# Start of Exercise inputs

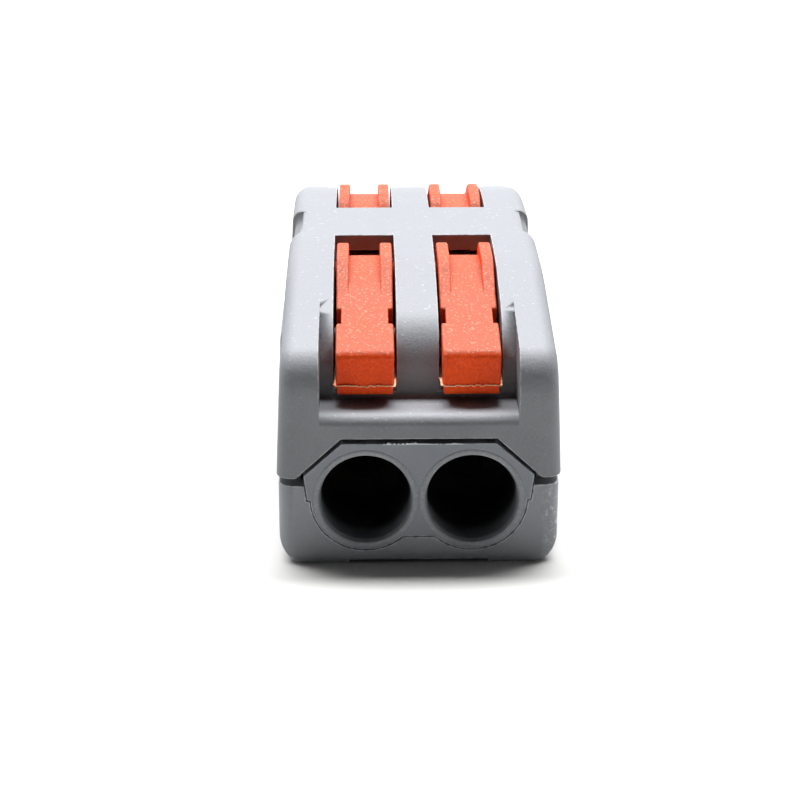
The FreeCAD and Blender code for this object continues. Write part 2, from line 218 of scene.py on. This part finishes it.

# End of Exercise inputs
# Start of Exercise inputs

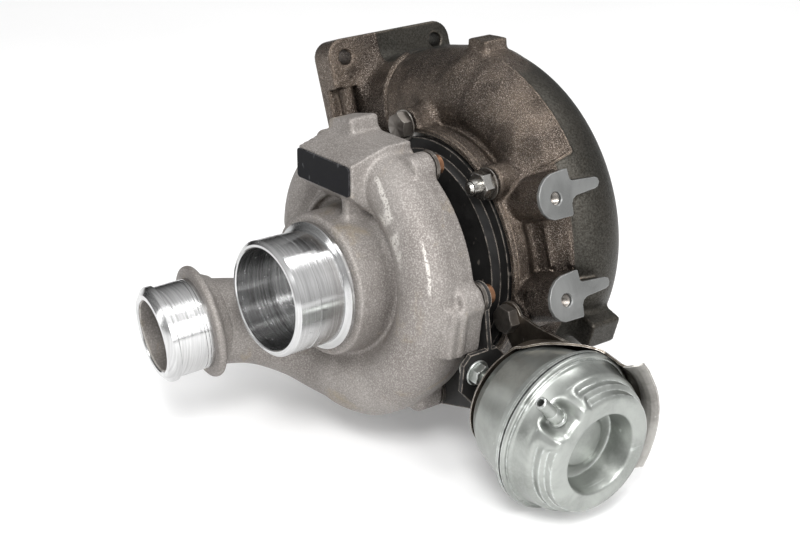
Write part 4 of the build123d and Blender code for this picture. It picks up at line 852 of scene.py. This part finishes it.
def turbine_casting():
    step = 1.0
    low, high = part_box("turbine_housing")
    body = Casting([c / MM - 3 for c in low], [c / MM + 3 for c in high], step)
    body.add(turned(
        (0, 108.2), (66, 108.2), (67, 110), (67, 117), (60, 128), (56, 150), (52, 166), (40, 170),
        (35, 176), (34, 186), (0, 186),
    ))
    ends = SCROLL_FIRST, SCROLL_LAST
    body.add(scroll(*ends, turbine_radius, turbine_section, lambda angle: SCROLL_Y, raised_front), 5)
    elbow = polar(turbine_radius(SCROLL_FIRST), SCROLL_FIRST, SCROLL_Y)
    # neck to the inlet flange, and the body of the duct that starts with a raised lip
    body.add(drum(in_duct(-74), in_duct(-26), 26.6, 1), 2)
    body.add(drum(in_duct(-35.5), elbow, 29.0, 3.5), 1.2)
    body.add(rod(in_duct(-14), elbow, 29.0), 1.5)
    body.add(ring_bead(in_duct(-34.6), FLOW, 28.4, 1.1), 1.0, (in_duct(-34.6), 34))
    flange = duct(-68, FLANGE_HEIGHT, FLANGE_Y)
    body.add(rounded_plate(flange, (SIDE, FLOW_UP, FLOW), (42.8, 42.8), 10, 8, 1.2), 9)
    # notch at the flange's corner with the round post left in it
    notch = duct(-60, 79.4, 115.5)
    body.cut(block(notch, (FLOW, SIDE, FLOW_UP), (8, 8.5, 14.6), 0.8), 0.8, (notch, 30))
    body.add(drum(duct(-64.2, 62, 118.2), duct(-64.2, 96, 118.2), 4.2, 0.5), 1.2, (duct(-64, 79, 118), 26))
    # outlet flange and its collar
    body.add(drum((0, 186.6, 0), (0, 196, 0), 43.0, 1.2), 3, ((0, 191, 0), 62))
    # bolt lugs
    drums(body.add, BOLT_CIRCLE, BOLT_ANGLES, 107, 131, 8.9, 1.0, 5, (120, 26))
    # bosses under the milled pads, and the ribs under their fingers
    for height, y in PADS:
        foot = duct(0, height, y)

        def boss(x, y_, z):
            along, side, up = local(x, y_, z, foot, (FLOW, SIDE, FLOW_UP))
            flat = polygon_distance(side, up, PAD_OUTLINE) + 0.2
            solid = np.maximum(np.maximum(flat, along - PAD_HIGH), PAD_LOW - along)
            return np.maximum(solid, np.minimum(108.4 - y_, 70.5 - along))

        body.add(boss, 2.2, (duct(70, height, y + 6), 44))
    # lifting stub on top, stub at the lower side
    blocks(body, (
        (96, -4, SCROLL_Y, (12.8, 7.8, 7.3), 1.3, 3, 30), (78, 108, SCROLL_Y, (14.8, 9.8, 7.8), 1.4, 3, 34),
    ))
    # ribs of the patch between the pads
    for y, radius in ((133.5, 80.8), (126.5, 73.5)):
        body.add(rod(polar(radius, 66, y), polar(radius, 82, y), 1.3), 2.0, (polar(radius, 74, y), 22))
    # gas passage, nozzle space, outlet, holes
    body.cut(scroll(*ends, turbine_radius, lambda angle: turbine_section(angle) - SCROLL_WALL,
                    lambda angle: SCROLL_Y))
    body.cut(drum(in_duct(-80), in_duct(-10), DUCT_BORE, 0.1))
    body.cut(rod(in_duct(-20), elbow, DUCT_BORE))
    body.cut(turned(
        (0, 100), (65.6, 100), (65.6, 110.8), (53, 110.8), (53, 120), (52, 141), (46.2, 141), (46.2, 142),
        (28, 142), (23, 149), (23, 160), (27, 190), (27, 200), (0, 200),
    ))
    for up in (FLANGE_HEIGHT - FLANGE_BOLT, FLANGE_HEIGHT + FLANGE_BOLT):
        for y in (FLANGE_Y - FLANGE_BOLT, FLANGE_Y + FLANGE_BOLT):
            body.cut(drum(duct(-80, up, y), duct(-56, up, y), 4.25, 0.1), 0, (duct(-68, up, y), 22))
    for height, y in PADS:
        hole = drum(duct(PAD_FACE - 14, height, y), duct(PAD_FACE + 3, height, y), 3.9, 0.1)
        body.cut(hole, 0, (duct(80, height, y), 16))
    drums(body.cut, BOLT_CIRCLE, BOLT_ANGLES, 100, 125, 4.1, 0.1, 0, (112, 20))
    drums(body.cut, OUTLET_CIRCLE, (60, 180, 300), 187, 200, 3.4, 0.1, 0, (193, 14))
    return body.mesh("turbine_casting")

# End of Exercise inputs

▶ Task to complete:
Reproduce the lines exactly, taking as the first line the one with "Write part 4" and as the last line the one with "foot = duct(0, height, y)", and include nothing else.

▶ Exercise result:
Write part 4 of the build123d and Blender code for this picture. It picks up at line 852 of scene.py. This part finishes it.
def turbine_casting():
    step = 1.0
    low, high = part_box("turbine_housing")
    body = Casting([c / MM - 3 for c in low], [c / MM + 3 for c in high], step)
    body.add(turned(
        (0, 108.2), (66, 108.2), (67, 110), (67, 117), (60, 128), (56, 150), (52, 166), (40, 170),
        (35, 176), (34, 186), (0, 186),
    ))
    ends = SCROLL_FIRST, SCROLL_LAST
    body.add(scroll(*ends, turbine_radius, turbine_section, lambda angle: SCROLL_Y, raised_front), 5)
    elbow = polar(turbine_radius(SCROLL_FIRST), SCROLL_FIRST, SCROLL_Y)
    # neck to the inlet flange, and the body of the duct that starts with a raised lip
    body.add(drum(in_duct(-74), in_duct(-26), 26.6, 1), 2)
    body.add(drum(in_duct(-35.5), elbow, 29.0, 3.5), 1.2)
    body.add(rod(in_duct(-14), elbow, 29.0), 1.5)
    body.add(ring_bead(in_duct(-34.6), FLOW, 28.4, 1.1), 1.0, (in_duct(-34.6), 34))
    flange = duct(-68, FLANGE_HEIGHT, FLANGE_Y)
    body.add(rounded_plate(flange, (SIDE, FLOW_UP, FLOW), (42.8, 42.8), 10, 8, 1.2), 9)
    # notch at the flange's corner with the round post left in it
    notch = duct(-60, 79.4, 115.5)
    body.cut(block(notch, (FLOW, SIDE, FLOW_UP), (8, 8.5, 14.6), 0.8), 0.8, (notch, 30))
    body.add(drum(duct(-64.2, 62, 118.2), duct(-64.2, 96, 118.2), 4.2, 0.5), 1.2, (duct(-64, 79, 118), 26))
    # outlet flange and its collar
    body.add(drum((0, 186.6, 0), (0, 196, 0), 43.0, 1.2), 3, ((0, 191, 0), 62))
    # bolt lugs
    drums(body.add, BOLT_CIRCLE, BOLT_ANGLES, 107, 131, 8.9, 1.0, 5, (120, 26))
    # bosses under the milled pads, and the ribs under their fingers
    for height, y in PADS:
        foot = duct(0, height, y)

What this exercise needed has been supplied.